**Given instruction**
Present the data once more in exactly its original form.
— begin —
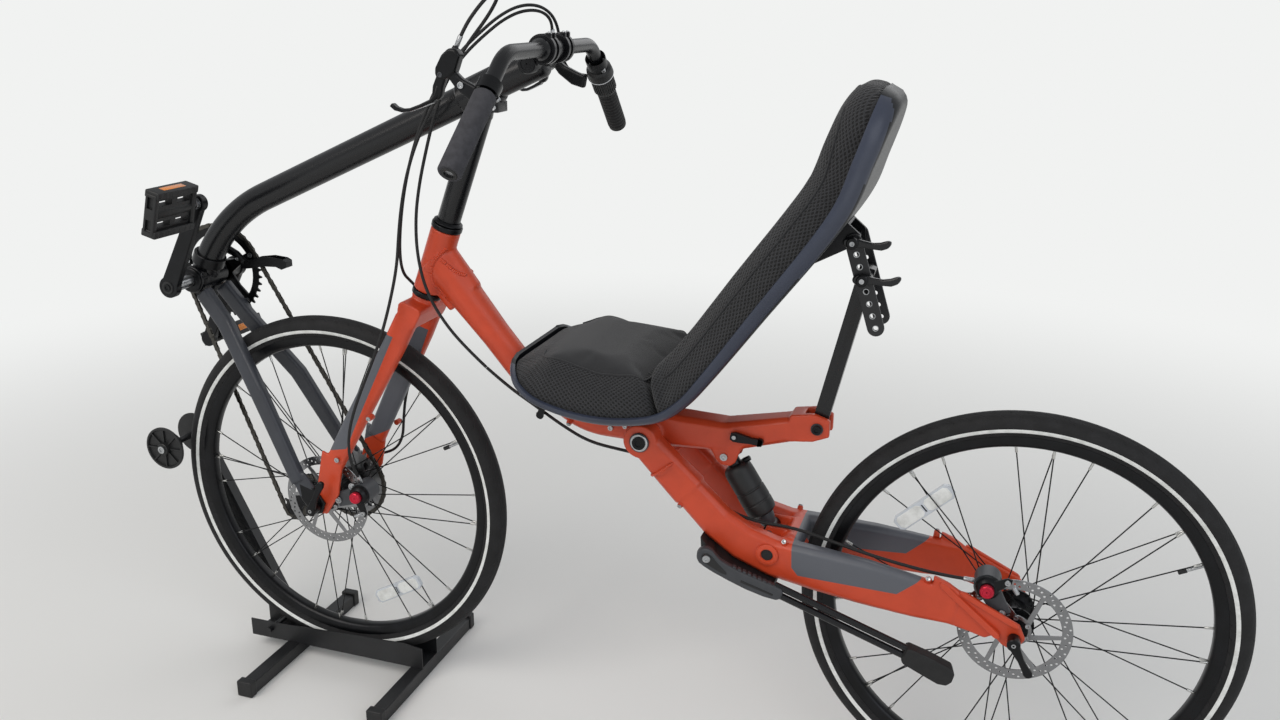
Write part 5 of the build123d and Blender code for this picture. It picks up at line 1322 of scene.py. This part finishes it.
def seatPoint(run, y, lift):  # a spot so far along the curve, aside from it and above it
    run = max(run, 0.0)
    i = max(k for k in range(len(seatLine) - 1) if seatLine[k][2] <= run or k == 0)
    (ax, az, ar), (bx, bz, br) = seatLine[i], seatLine[i + 1]
    f = (run - ar) / (br - ar)
    (ux, uz), _ = between(seatLine[max(i - 1, 0)], seatLine[min(i + 2, len(seatLine) - 1)])
    return at(ax + (bx - ax) * f - uz * lift, az + (bz - az) * f + ux * lift, y)


def runAt(x, z):  # how far along the curve a side-view point lies, and how far off it
    near = min(range(len(seatLine)), key=lambda k: (seatLine[k][0] - x) ** 2 + (seatLine[k][1] - z) ** 2)
    best = (0.0, 1e9)
    for k in (max(near - 1, 0), min(near, len(seatLine) - 2)):
        start = seatLine[k]
        way, length = between(start, seatLine[k + 1])
        run = limited((x - start[0]) * way[0] + (z - start[1]) * way[1], 0.0, length)
        spot = along(start, way, run)
        gap = sqrt((x - spot[0]) ** 2 + (z - spot[1]) ** 2)
        if gap < best[1]:
            best = (start[2] + run, gap)
    return best


def halfWidth(run):  # narrow at the front, full at the hips, narrower at the shoulders
    spot = seatPoint(run, 0, 0)
    x, z = spot.x * 1000 + middleX, spot.z * 1000
    (nose, noseLong), (shoulder, shoulderHigh) = seat["nose"], seat["shoulder"]
    front, top = limited((x - nose) / noseLong), limited((z - shoulder) / shoulderHigh)
    wide = seat["frontHalf"] + (seat["half"] - seat["frontHalf"]) * sin(front * pi / 2)
    return wide - (seat["half"] - seat["topHalf"]) * (top * top * (3 - 2 * top)) if z > seat["backFrom"] else wide


# A patch of the seat: its first and last run, how far it stays inside the edge, and the radii of its ends
shellPatch = (0.0, seatLong, 0.0, seat["corner"])


def outline(run, first, last, inset, radii):  # half the patch's width at one run, less where its ends are rounded
    wide = halfWidth(run) - inset
    for near, radius in ((run - first, radii[0]), (last - run, radii[1])):
        if near < radius:
            wide -= radius - sqrt(max(0.0, radius**2 - (radius - max(near, 0.0)) ** 2))
    return wide


def edgeDistance(run, y, first, last, inset, radii):
    beside = halfWidth(run) - inset - abs(y)
    gap = beside
    for near, radius in ((run - first, radii[0]), (last - run, radii[1])):
        if near < radius and beside < radius:
            gap = min(gap, radius - sqrt((radius - near) ** 2 + (radius - beside) ** 2))
        gap = min(gap, near)
    return max(gap, 0.0)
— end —
**Finished exercise**
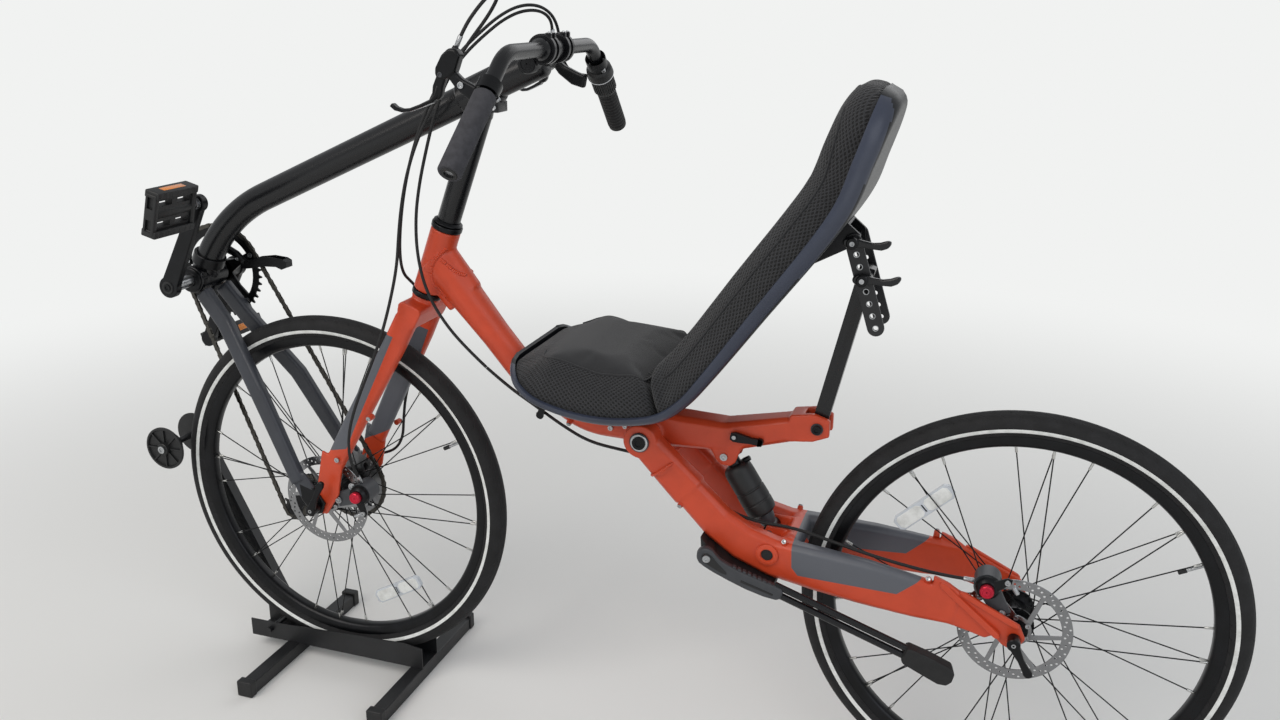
Write part 5 of the build123d and Blender code for this picture. It picks up at line 1322 of scene.py. This part finishes it.
def seatPoint(run, y, lift):  # a spot so far along the curve, aside from it and above it
    run = max(run, 0.0)
    i = max(k for k in range(len(seatLine) - 1) if seatLine[k][2] <= run or k == 0)
    (ax, az, ar), (bx, bz, br) = seatLine[i], seatLine[i + 1]
    f = (run - ar) / (br - ar)
    (ux, uz), _ = between(seatLine[max(i - 1, 0)], seatLine[min(i + 2, len(seatLine) - 1)])
    return at(ax + (bx - ax) * f - uz * lift, az + (bz - az) * f + ux * lift, y)


def runAt(x, z):  # how far along the curve a side-view point lies, and how far off it
    near = min(range(len(seatLine)), key=lambda k: (seatLine[k][0] - x) ** 2 + (seatLine[k][1] - z) ** 2)
    best = (0.0, 1e9)
    for k in (max(near - 1, 0), min(near, len(seatLine) - 2)):
        start = seatLine[k]
        way, length = between(start, seatLine[k + 1])
        run = limited((x - start[0]) * way[0] + (z - start[1]) * way[1], 0.0, length)
        spot = along(start, way, run)
        gap = sqrt((x - spot[0]) ** 2 + (z - spot[1]) ** 2)
        if gap < best[1]:
            best = (start[2] + run, gap)
    return best


def halfWidth(run):  # narrow at the front, full at the hips, narrower at the shoulders
    spot = seatPoint(run, 0, 0)
    x, z = spot.x * 1000 + middleX, spot.z * 1000
    (nose, noseLong), (shoulder, shoulderHigh) = seat["nose"], seat["shoulder"]
    front, top = limited((x - nose) / noseLong), limited((z - shoulder) / shoulderHigh)
    wide = seat["frontHalf"] + (seat["half"] - seat["frontHalf"]) * sin(front * pi / 2)
    return wide - (seat["half"] - seat["topHalf"]) * (top * top * (3 - 2 * top)) if z > seat["backFrom"] else wide


# A patch of the seat: its first and last run, how far it stays inside the edge, and the radii of its ends
shellPatch = (0.0, seatLong, 0.0, seat["corner"])


def outline(run, first, last, inset, radii):  # half the patch's width at one run, less where its ends are rounded
    wide = halfWidth(run) - inset
    for near, radius in ((run - first, radii[0]), (last - run, radii[1])):
        if near < radius:
            wide -= radius - sqrt(max(0.0, radius**2 - (radius - max(near, 0.0)) ** 2))
    return wide


def edgeDistance(run, y, first, last, inset, radii):
    beside = halfWidth(run) - inset - abs(y)
    gap = beside
    for near, radius in ((run - first, radii[0]), (last - run, radii[1])):
        if near < radius and beside < radius:
            gap = min(gap, radius - sqrt((radius - near) ** 2 + (radius - beside) ** 2))
        gap = min(gap, near)
    return max(gap, 0.0)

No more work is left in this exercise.